Police pulled fake 'Antifa' list from neo-Nazi site and used it to target random people who'd signed an anti-Trump petition: lawsuit
Antifa (Photo by: Jesse Adam Davis / Shutterstock.com)

A Harvard Law professor accused the Baton Rouge police department of pulling a list of "antifa" activists from a neo-Nazi website — and is suing to get access to emails about it.

New Orleans' WGNO reported that Harvard Law School Lecturer Thomas Frampton is suing the Louisiana State Police on behalf of a civil rights lawyer who discovered a list titled "full list of antifa.docx" that bore a striking resemblance to a hoax roster circulated on the neo-Nazi Stormfront website.

In May, New Orleans-based attorney William Most filed a request for public records on all LSP emails "containing hate speech and racist catchphrases," the report noted, including the "white genocide" conspiracy theory.
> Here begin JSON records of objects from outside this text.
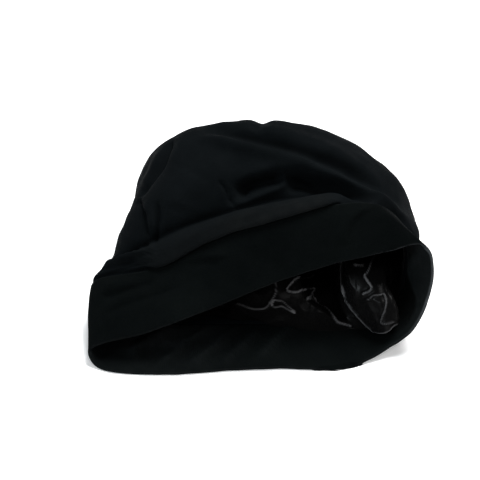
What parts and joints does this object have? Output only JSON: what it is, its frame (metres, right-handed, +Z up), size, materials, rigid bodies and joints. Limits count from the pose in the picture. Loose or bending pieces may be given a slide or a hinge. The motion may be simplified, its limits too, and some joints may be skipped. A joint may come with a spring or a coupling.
{
  "type": "skull cap",
  "caption": "Soft jersey skull cap with a wide hemmed band and a satin lining, lying on its back with its mouth open to the front.",
  "frame": {"origin": "on the surface that the cap lies on, under the middle of its bounding box", "axes": "+X from the pinched end of the mouth to its open end, +Y from the mouth to the back of the crown, +Z up"},
  "size_m": [0.2468, 0.1888, 0.1096],
  "materials": {
    "band_jersey": "doubled black cotton jersey, matt, folded at the rim",
    "crown_jersey": "black stretch jersey, matt with a faint sheen on its folds",
    "lining_satin": "black satin, slack and crumpled, with thin sharp highlights"
  },
  "bodies": {
    "root": {"band": "band_jersey", "crown": "crown_jersey", "lining": "lining_satin"}
  },
  "joints": []
}
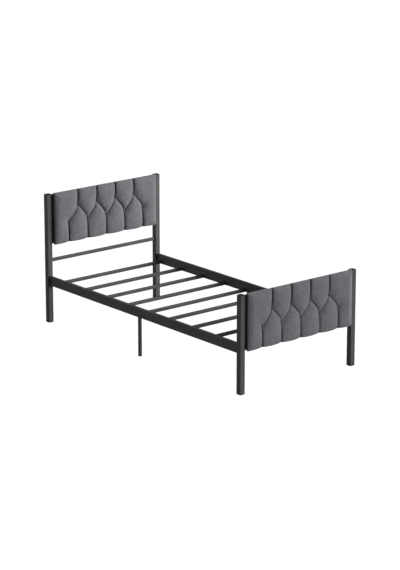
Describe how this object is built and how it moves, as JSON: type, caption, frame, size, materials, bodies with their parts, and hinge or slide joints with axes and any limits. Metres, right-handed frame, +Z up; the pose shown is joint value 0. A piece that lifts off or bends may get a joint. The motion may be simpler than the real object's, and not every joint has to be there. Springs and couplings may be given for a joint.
{
  "type": "metal bed frame",
  "caption": "Black metal bed frame with a slatted base between flat side rails, and a tufted grey fabric headboard and footboard set between square posts.",
  "frame": {"origin": "bottom centre of the whole frame, on the floor", "axes": "+Y from foot to head, along the bed; +Z up; +X to the right for a person at the foot looking to the head"},
  "size_m": [1.01, 2.1706, 0.945],
  "materials": {
    "black_metal": "black satin powder coat",
    "slat_metal": "black satin powder coat",
    "black_plastic": "moulded, lightly textured",
    "dark_fasteners": "black oxide",
    "tufted_fabric": "woven upholstery cloth over foam, channel tufted",
    "backing_board": "plywood, covered behind by dust cloth"
  },
  "bodies": {
    "root": {"foot_cross_tube_lower": "black_metal", "foot_cross_tube_upper": "black_metal", "foot_post_cap_left": "black_plastic", "foot_post_cap_right": "black_plastic", "foot_post_glide_left": "black_plastic", "foot_post_glide_right": "black_plastic", "foot_post_left": "black_metal", "foot_post_right": "black_metal", "footboard_backing": "backing_board", "footboard_pad": "tufted_fabric", "footboard_screw_lower_left": "dark_fasteners", "footboard_screw_lower_right": "dark_fasteners", "footboard_screw_upper_left": "dark_fasteners", "footboard_screw_upper_right": "dark_fasteners", "head_cross_tube_lower": "black_metal", "head_cross_tube_upper": "black_metal", "head_crossbar": "black_metal", "head_post_cap_left": "black_plastic", "head_post_cap_right": "black_plastic", "head_post_glide_left": "black_plastic", "head_post_glide_right": "black_plastic", "head_post_left": "black_metal", "head_post_right": "black_metal", "headboard_backing": "backing_board", "headboard_pad": "tufted_fabric", "headboard_screw_lower_left": "dark_fasteners", "headboard_screw_lower_right": "dark_fasteners", "headboard_screw_upper_left": "dark_fasteners", "headboard_screw_upper_right": "dark_fasteners", "mid_leg_glide_left": "black_plastic", "mid_leg_glide_right": "black_plastic", "mid_leg_left": "black_metal", "mid_leg_right": "black_metal", "rail_bolt_foot_left": "dark_fasteners", "rail_bolt_foot_right": "dark_fasteners", "rail_bolt_head_left": "dark_fasteners", "rail_bolt_head_right": "dark_fasteners", "rail_spigot_foot_left": "black_metal", "rail_spigot_foot_right": "black_metal", "rail_spigot_head_left": "black_metal", "rail_spigot_head_right": "black_metal", "rail_splice_sleeve_left": "black_metal", "rail_splice_sleeve_right": "black_metal", "side_rail_foot_left": "black_metal", "side_rail_foot_right": "black_metal", "side_rail_head_left": "black_metal", "side_rail_head_right": "black_metal", "slat_1": "slat_metal", "slat_2": "slat_metal", "slat_3": "slat_metal", "slat_4": "slat_metal", "slat_5": "slat_metal", "slat_6": "slat_metal", "slat_7": "slat_metal", "slat_8": "slat_metal", "slat_9": "slat_metal", "splice_bolt_foot_left": "dark_fasteners", "splice_bolt_foot_right": "dark_fasteners", "splice_bolt_head_left": "dark_fasteners", "splice_bolt_head_right": "dark_fasteners"}
  },
  "joints": []
}
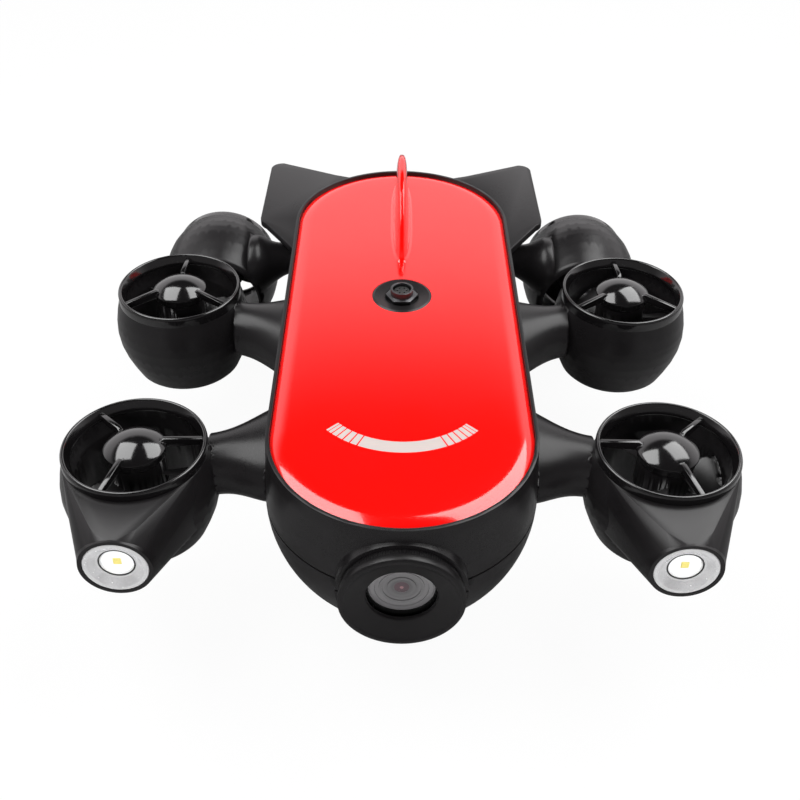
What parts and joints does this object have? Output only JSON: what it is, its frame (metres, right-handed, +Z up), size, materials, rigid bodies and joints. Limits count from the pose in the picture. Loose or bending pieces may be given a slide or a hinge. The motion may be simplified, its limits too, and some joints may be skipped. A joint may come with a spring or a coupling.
{
  "type": "underwater inspection rov",
  "caption": "Remotely operated underwater inspection vehicle: capsule hull with a flat cover and dorsal fin, front camera port, twin lamps, tail plates and ducted thrusters on arms.",
  "frame": {"origin": "on the floor under the skids, at the middle of the overall box in plan", "axes": "+Z up, the vehicle looks along -Y, its left side is +X"},
  "size_m": [0.3536, 0.3853, 0.158],
  "materials": {
    "hull_plastic": "satin",
    "guard_gloss": "gloss",
    "cover_red": "gloss",
    "propeller_plastic": "satin",
    "motor_can": "satin",
    "lamp_metal": "turned",
    "clear_glass": "polished",
    "lamp_board": "matte",
    "port_black": "satin",
    "lens_black": "gloss",
    "module_black": "matte",
    "connector_metal": "dark, satin",
    "connector_insert": "matte",
    "tray_metal": "mill",
    "battery_wrap": "satin",
    "board_green": "satin",
    "gasket_rubber": "matte",
    "skid_rubber": "matte",
    "screw_steel": "plain",
    "insert_brass": "plain"
  },
  "bodies": {
    "hull": {"accessory_insert": "insert_brass", "battery_pack": "battery_wrap", "bezel_ring": "port_black", "camera_lens": "lens_black", "camera_module": "module_black", "chassis_tray": "tray_metal", "connector_insert": "connector_insert", "connector_plate": "hull_plastic", "connector_shell": "connector_metal", "control_board": "board_green", "front_left_duct": "hull_plastic", "front_left_guard": "guard_gloss", "front_left_motor": "motor_can", "front_right_duct": "hull_plastic", "front_right_guard": "guard_gloss", "front_right_motor": "motor_can", "hull_gasket": "gasket_rubber", "knurled_ring": "port_black", "left_lamp_board": "lamp_board", "left_lamp_glass": "clear_glass", "left_lamp_ring": "lamp_metal", "lower_shell": "hull_plastic", "middle_left_duct": "hull_plastic", "middle_left_guard": "guard_gloss", "middle_left_motor": "motor_can", "middle_right_duct": "hull_plastic", "middle_right_guard": "guard_gloss", "middle_right_motor": "motor_can", "port_window": "clear_glass", "rear_left_duct": "hull_plastic", "rear_left_guard": "guard_gloss", "rear_left_motor": "motor_can", "rear_right_duct": "hull_plastic", "rear_right_guard": "guard_gloss", "rear_right_motor": "motor_can", "right_lamp_board": "lamp_board", "right_lamp_glass": "clear_glass", "right_lamp_ring": "lamp_metal", "shell_screws": "screw_steel", "skid_rails": "skid_rubber", "tail_left": "hull_plastic", "tail_right": "hull_plastic", "top_cover": "cover_red", "upper_shell": "hull_plastic"},
    "front_right_propeller": {"front_right_propeller": "propeller_plastic"},
    "middle_right_propeller": {"middle_right_propeller": "propeller_plastic"},
    "rear_right_propeller": {"rear_right_propeller": "propeller_plastic"},
    "front_left_propeller": {"front_left_propeller": "propeller_plastic"},
    "middle_left_propeller": {"middle_left_propeller": "propeller_plastic"},
    "rear_left_propeller": {"rear_left_propeller": "propeller_plastic"}
  },
  "joints": [
    {"name": "front_right_spin", "type": "hinge", "parent": "hull", "child": "front_right_propeller", "pos_m": [-0.136, -0.1093, 0.0776], "axis": [0, 0, 1], "continuous": true},
    {"name": "middle_right_spin", "type": "hinge", "parent": "hull", "child": "middle_right_propeller", "pos_m": [-0.136, 0.0355, 0.0776], "axis": [0, 0, 1], "continuous": true},
    {"name": "rear_right_spin", "type": "hinge", "parent": "hull", "child": "rear_right_propeller", "pos_m": [-0.124, 0.1161, 0.0615], "axis": [0, 1, 0], "continuous": true},
    {"name": "front_left_spin", "type": "hinge", "parent": "hull", "child": "front_left_propeller", "pos_m": [0.136, -0.1093, 0.0776], "axis": [0, 0, 1], "continuous": true},
    {"name": "middle_left_spin", "type": "hinge", "parent": "hull", "child": "middle_left_propeller", "pos_m": [0.136, 0.0355, 0.0776], "axis": [0, 0, 1], "continuous": true},
    {"name": "rear_left_spin", "type": "hinge", "parent": "hull", "child": "rear_left_propeller", "pos_m": [0.124, 0.1161, 0.0615], "axis": [0, 1, 0], "continuous": true}
  ]
}
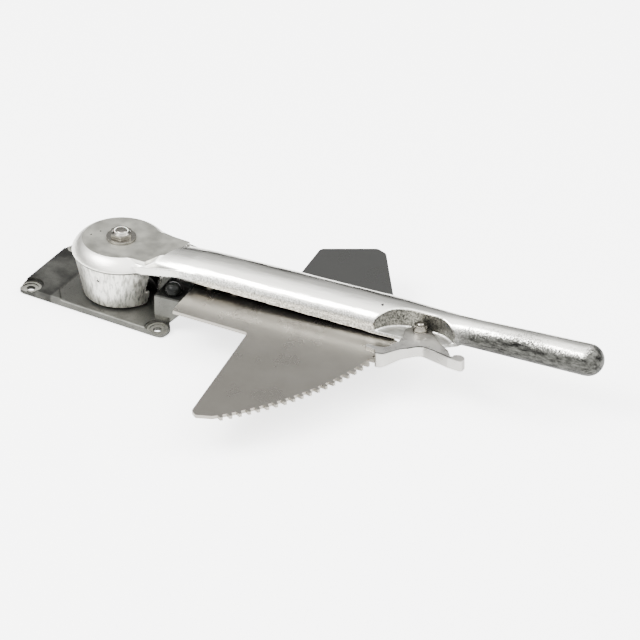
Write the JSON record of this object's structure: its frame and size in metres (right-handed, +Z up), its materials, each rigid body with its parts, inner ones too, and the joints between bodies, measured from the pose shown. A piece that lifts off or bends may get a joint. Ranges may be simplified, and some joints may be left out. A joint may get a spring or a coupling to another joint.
{
  "type": "ratchet hand lever",
  "caption": "Cast hand lever turning on a flange bracket, locked by a squeeze pawl in the teeth of a flat quadrant plate.",
  "frame": {"origin": "on the lever's pivot axis, at the bracket's flat bottom face", "axes": "+X along the bracket's long hole rows towards the handle, +Y across the bracket towards the quadrant's plain fin, +Z up along the pivot axis"},
  "size_m": [0.4962, 0.2904, 0.0629],
  "materials": {
    "cast_polished": "polished casting",
    "cast_satin": "as-cast, satin grey",
    "sheet_steel": "fine satin rolled sheet",
    "cast_steel": "tumbled satin casting",
    "plated_steel": "bright zinc plate",
    "black_steel": "black oxide",
    "spring_steel": "bright drawn wire",
    "bronze": "sintered, oiled",
    "rubber": "matt black",
    "nylon": "natural nylon"
  },
  "bodies": {
    "base": {"bracket": "cast_satin", "quadrant_plate": "sheet_steel", "quadrant_screws": "black_steel", "quadrant_lock_washers": "plated_steel", "quadrant_dowels": "plated_steel", "rubber_bumper": "rubber", "pivot_stud": "plated_steel", "thrust_washer": "bronze", "pivot_washer": "plated_steel", "pivot_lock_nut": "plated_steel", "nut_nylon_insert": "nylon"},
    "lever_arm": {"lever": "cast_polished", "pivot_bushing": "bronze", "pawl_sleeve": "bronze", "pawl_bolt": "plated_steel", "pawl_washer": "plated_steel", "pawl_nut": "plated_steel", "pawl_spring": "spring_steel", "pawl_spring_pin": "black_steel"},
    "locking_pawl": {"pawl": "cast_steel"}
  },
  "joints": [
    {"name": "lever_swing", "type": "hinge", "parent": "base", "child": "lever_arm", "pos_m": [0, 0, 0.045], "axis": [0, 0, 1], "range_deg": [-32.4, 0]},
    {"name": "pawl_squeeze", "type": "hinge", "parent": "lever_arm", "child": "locking_pawl", "pos_m": [0.26905, 0.01984, 0.042], "axis": [0, 0, 1], "range_deg": [0, 8], "stiffness_Nm_per_rad": 0.4, "springref_deg": -20.05}
  ]
}
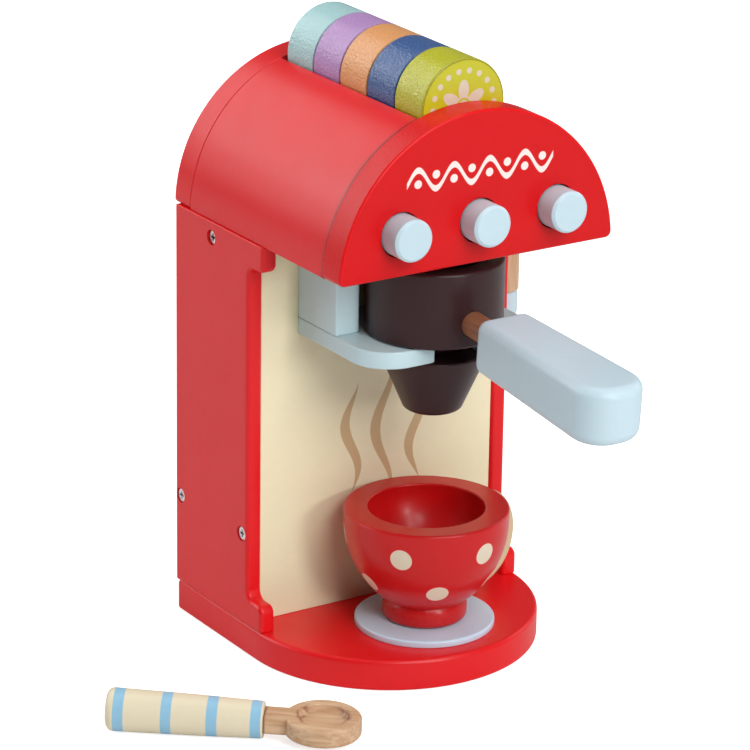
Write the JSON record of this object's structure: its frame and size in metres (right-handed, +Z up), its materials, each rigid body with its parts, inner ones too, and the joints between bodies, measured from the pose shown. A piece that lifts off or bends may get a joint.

The LSP delayed for months, issued an initial denial of the request and then finally released a cache of 64 emails — one of which contained a file named "full list of antifa" as an attachment. According to the suit, the document was circulated among high-ranking officials in the state police and was also given to local law enforcement groups.

Most requested a copy of the email — but was told by the LSP that "releasing the document could ‘compromise’ an ongoing criminal investigation in which LSP anticipates arrests, and reveal the identity of its ‘Confidential Informant,'" the report noted.

Frampton alleges in the lawsuit that the document originated on the conspiracy theory-oriented 8chan message board before being spread on Stormfront and other white supremacist sites.

Rather than containing an actual list of anti-fascist organizers, the lawsuit alleges that the roster "contains the names of thousands of ordinary, law-abiding citizens who signed an online petition against President Trump."